The service is opt-in currently and Unilever plans to keep it that way because it wants to “ignite people’s interest to learn”. However, leaders across the organisation are being asked to promote the tool and emphasise its importance, while Unilever is clear that its staff must prepare themselves for the future.
Wels says: “We say it is of strategic importance that you keep on developing yourselves because skills are obsolete before you know it. Our leaders in our organisation are really driving that message: ‘you are responsible for keeping your skills relevant’.”

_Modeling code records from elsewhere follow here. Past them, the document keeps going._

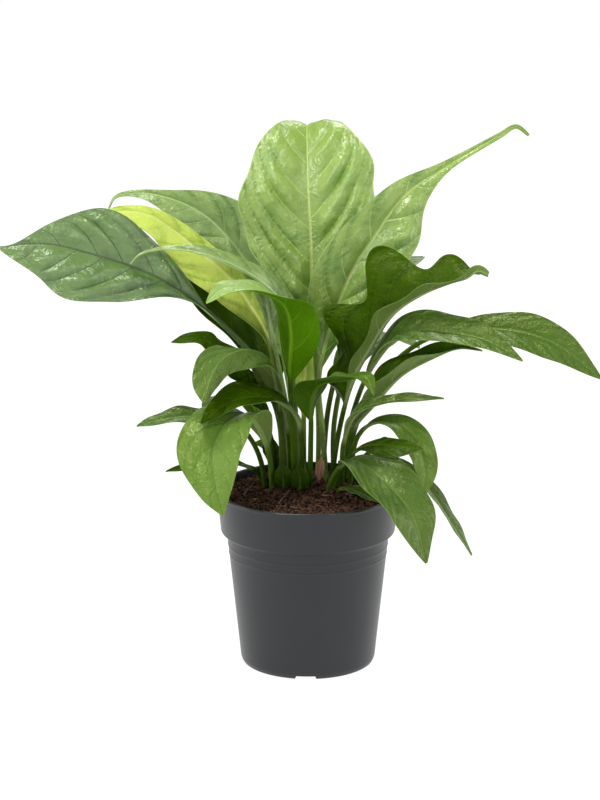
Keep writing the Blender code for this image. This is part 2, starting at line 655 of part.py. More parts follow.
def soil_height(x, y):
    """The soil's uneven top: a low mound at the crown, with lumps."""
    spread = math.hypot(x, y - 25.0)
    mound = SOIL_CROWN_RISE * math.exp(-((spread / SOIL_CROWN_SPREAD) ** 2))
    lumps = SOIL_LUMPS * math.sin(x / 6.5 + 0.6) * math.cos(y / 7.5)
    crumbs = SOIL_CRUMBS * math.sin(x / 3.9 - y / 4.6)
    return SOIL_EDGE_HEIGHT + mound + lumps + crumbs


def soil_profile():
    floor = BASE_LIFT + BASE_THICKNESS + CLEARANCE
    side = WALL + CLEARANCE
    return [
        (0.0, floor),
        (FOOT_RADIUS - 0.4 - side, floor),
        (BODY_FOOT_RADIUS - side, 18.0),
        (BODY_TOP_RADIUS - side, STEP_HEIGHT),
        (band_radius(BAND_FOOT_HEIGHT) - side, BAND_FOOT_HEIGHT + 3.0),
        (band_radius(SOIL_EDGE_HEIGHT) - side, SOIL_EDGE_HEIGHT - 3.0),
        (band_radius(SOIL_EDGE_HEIGHT) - side - 0.6, SOIL_EDGE_HEIGHT),
        (78.0, SOIL_EDGE_HEIGHT),
        (62.0, SOIL_EDGE_HEIGHT),
        (46.0, SOIL_EDGE_HEIGHT),
        (30.0, SOIL_EDGE_HEIGHT),
        (15.0, SOIL_EDGE_HEIGHT),
        (0.0, SOIL_EDGE_HEIGHT),
    ]


def stalk_hole_cutter(shape):
    """A round sleeve about the foot of a stalk, a little wider than it, bent at the stalk's own rows."""
    leaf = Leaf(shape)
    along = leaf.shape["blade"] * np.arange(STALK_ROWS + 1) / STALK_ROWS
    places = [int(round(share * (len(leaf.path) - 1))) for share in along]
    above_soil = [row for row in places if leaf.path[row, 2] > SLEEVE_TOP]
    if above_soil:
        places = places[:places.index(above_soil[0]) + 1]
    bm = bmesh.new()
    bmesh.ops.create_grid(bm, x_segments=SLEEVE_SIDES, y_segments=len(places) - 1, size=1.0)
    for vert in bm.verts:
        angle = math.pi * vert.co.x
        row = places[round((vert.co.y + 1) / 2 * (len(places) - 1))]
        radius = leaf.stalk_radius(leaf.steps[row]) + BLADE_HALF_THICKNESS + 1.6 * CLEARANCE
        ring = leaf.side[row] * math.cos(angle) + leaf.face[row] * math.sin(angle)
        deeper = np.cross(leaf.face[row], leaf.side[row]) if row == 0 else 0.0
        vert.co = leaf.path[row] + ring * radius - deeper
    bmesh.ops.remove_doubles(bm, verts=bm.verts[:], dist=0.01)
    bmesh.ops.holes_fill(bm, edges=bm.edges[:])
    bmesh.ops.recalc_face_normals(bm, faces=bm.faces[:])
    return as_cutter(add_object("stalk_hole_cutter", bm, None))


def make_soil():
    bm = turned(soil_profile(), POT_SIDES)
    for vert in bm.verts:
        if abs(vert.co.z - SOIL_EDGE_HEIGHT) < 0.01:
            vert.co.z = soil_height(vert.co.x, vert.co.y)
    soil = add_object("soil", bm, principled("peat", SOIL_COLOUR, 0.95))
    cut(soil, [stalk_hole_cutter(shape) for shape in LEAVES.values()])
    return soil


def main():
    clear_scene()
    make_pot()
    make_soil()
    for name, shape in LEAVES.items():
        make_leaf(name, shape)


main()
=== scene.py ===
"""The look of a foliage anthurium in a nursery pot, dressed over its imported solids.

Lengths are in millimetres until a piece becomes an object. Z is up, and the photographed side faces -Y.
"""

import math
import random

import bmesh
import bpy
import numpy as np
from mathutils import Matrix, Vector, noise


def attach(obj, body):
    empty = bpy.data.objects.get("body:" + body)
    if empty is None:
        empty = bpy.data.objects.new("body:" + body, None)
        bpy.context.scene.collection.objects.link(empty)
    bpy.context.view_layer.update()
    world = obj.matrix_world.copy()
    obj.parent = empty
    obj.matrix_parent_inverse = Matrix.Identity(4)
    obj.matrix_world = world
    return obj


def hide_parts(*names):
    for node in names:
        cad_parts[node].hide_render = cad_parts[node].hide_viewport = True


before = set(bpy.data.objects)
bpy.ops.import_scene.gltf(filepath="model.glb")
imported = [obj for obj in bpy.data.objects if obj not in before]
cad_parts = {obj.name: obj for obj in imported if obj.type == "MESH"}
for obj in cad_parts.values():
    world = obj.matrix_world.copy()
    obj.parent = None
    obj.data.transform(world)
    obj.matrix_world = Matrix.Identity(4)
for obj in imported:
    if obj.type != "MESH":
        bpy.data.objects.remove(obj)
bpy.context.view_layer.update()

# One millimetre, in metres
MM = 0.001

# The camera, fitted to the photographed pot: places in metres, lens and sensor in millimetres
CAMERA_TARGET = (-0.0082, 0.0, 0.2786)
CAMERA_DISTANCE = 4.0
CAMERA_ELEVATION = math.radians(15.5)
CAMERA_LENS = 176.3
CAMERA_SENSOR = 36.0
CAMERA_REACH = 100.0

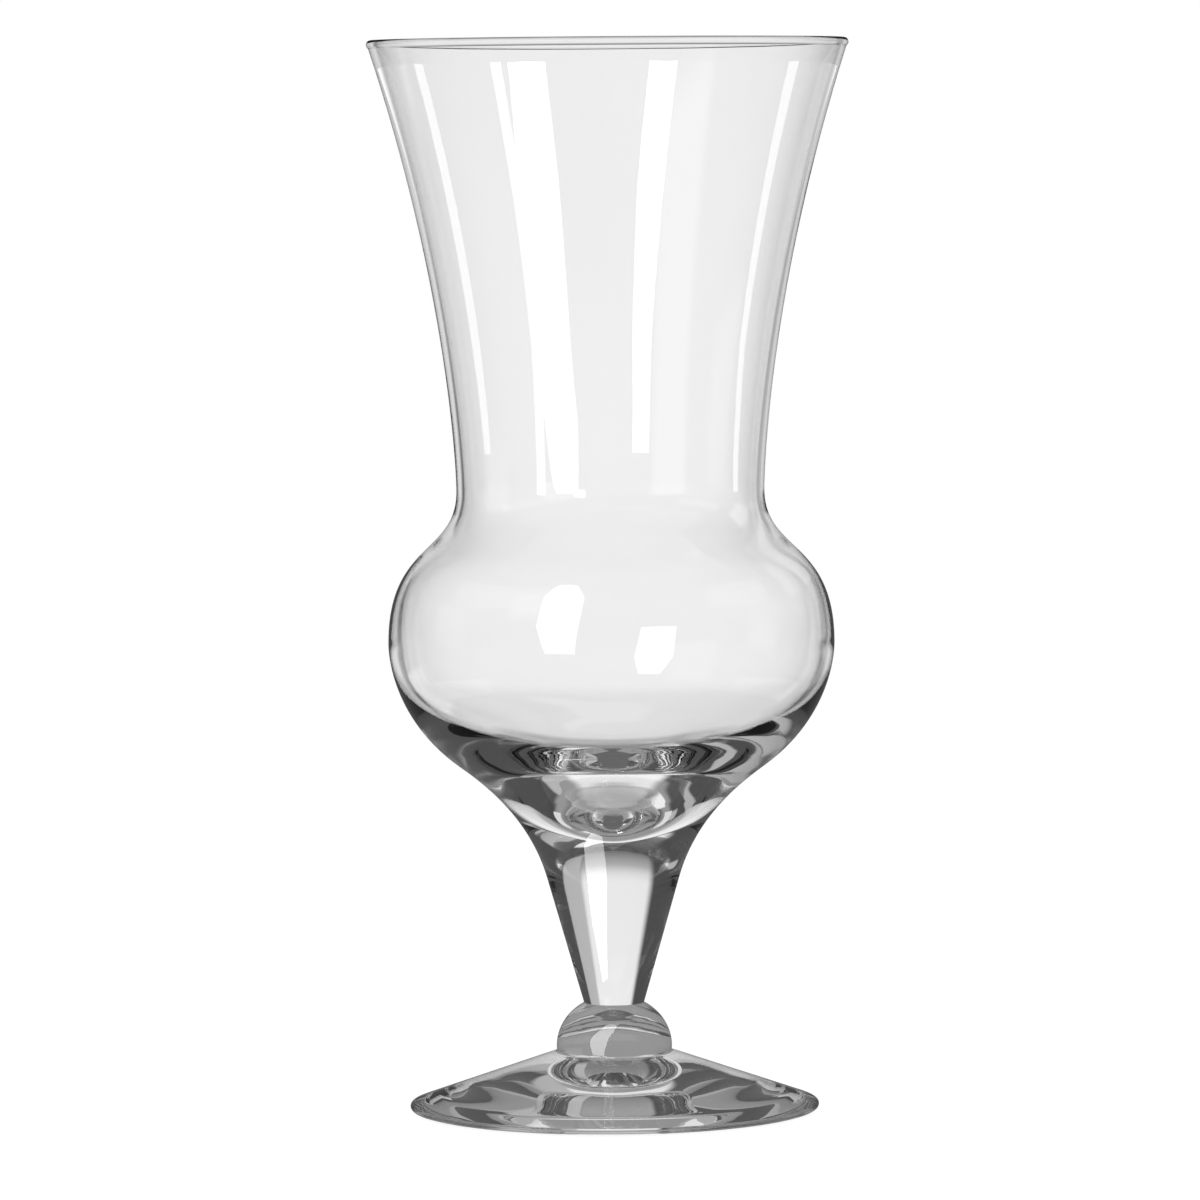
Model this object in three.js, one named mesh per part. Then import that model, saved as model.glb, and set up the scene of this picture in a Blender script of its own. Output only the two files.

He adds: “We are entering a period where certain jobs will disappear and some will come back. [This] de-risks for our people transitioning for the roles of the future, so you literally create physiological safety as you create opportunities for people to sharpen their skills”.
Unilever is gradually scaling up the project, with the full roll-out expected to be completed by 2020. So far it is in operation across marketing, finance, IT, supply chain and R&D, with Unilever rolling it out in a measured way so it can iron out any issues and ensure it is relevant.
He adds: “We’re not rolling it out as a big bang technological system because if we do that, for sure it would fail.”
Besides upskilling and helped its employees prepare for the future world of work, Unilever says it has discovered the system has other unexpected benefits. One of these was improving feedback on what projects and skills are of most interest, which helps inform where its brands and their markets are going.
Wels explains: “When we launched the platform, a very senior leader said ‘this will be really interesting because what you will see is which projects and skills are highest in demand’. It was an insightful point because if you have a project that nobody is interested in or where the skills are not available that is very telling.
“[From a marketing perspective] why would you launch a project if your own people are not interested in it? It’s first-party consumer feedback you can get for free.”